# [Exercise prompt]
Reproduce the material that follows, please, but only from its first line to the line containing "a hollow fillet.", inclusive.

# [Supplied material]
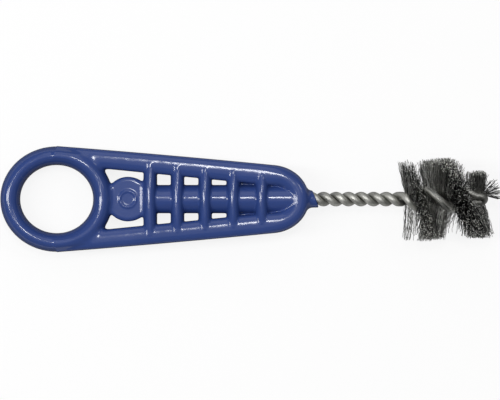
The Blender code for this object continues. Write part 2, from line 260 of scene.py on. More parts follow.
def smooth_union(first: Array, second: Array, blend: Array | float) -> Array:
    """Join two distance fields with a hollow fillet.

    Where the fields differ by less than the blend width k, the lesser one is lowered by (k - |a - b|)^2 / 4k.

    Args:
        first: Distances to one shape.
        second: Distances to the other.
        blend: Width k of the fillet.

    Returns:
        Distances to the joined shape.
    """
    overlap = np.maximum(blend - np.abs(first - second), 0)
    return np.minimum(first, second) - overlap * overlap / (4 * np.maximum(blend, TINY))


@dataclass(frozen=True)
class Arch:
    """Section of a moulded bar: |u|^across + |z / height|^up = 1, u being 0 at the crest and 1 at an edge."""

    up: float
    near_across: float = 2.0
    far_across: float = 2.0

    def distance(self, near: Array, far: Array, z: Array, height: Array | float) -> Array:
        """Distance to the bar: the formula's value less one, divided by the length of its gradient.

        Args:
            near: Distance inside the first edge in plan, negative outside.
            far: Distance inside the second edge.
            z: Height above the handle's middle plane.
            height: Height of the crest, which is half way between the edges.

        Returns:
            Signed distances, negative inside.
        """
        half = np.maximum(near + far, TINY) / 2
        past_crest = near / half - 1
        across = np.where(past_crest > 0, self.far_across, self.near_across)
        u, v = np.abs(past_crest), np.abs(z) / height
        slope = np.hypot(across * u ** (across - 1) / half, self.up * v ** (self.up - 1) / height)
        return (u**across + v**self.up - 1) / np.maximum(slope, TINY)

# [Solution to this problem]
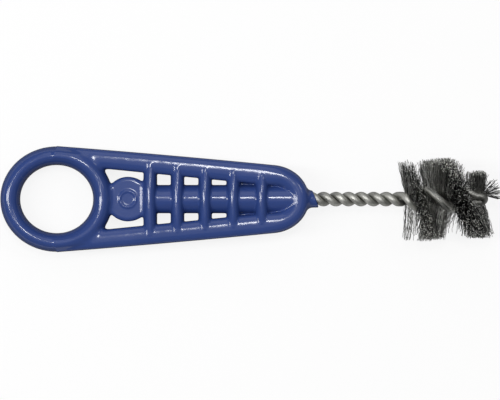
The Blender code for this object continues. Write part 2, from line 260 of scene.py on. More parts follow.
def smooth_union(first: Array, second: Array, blend: Array | float) -> Array:
    """Join two distance fields with a hollow fillet.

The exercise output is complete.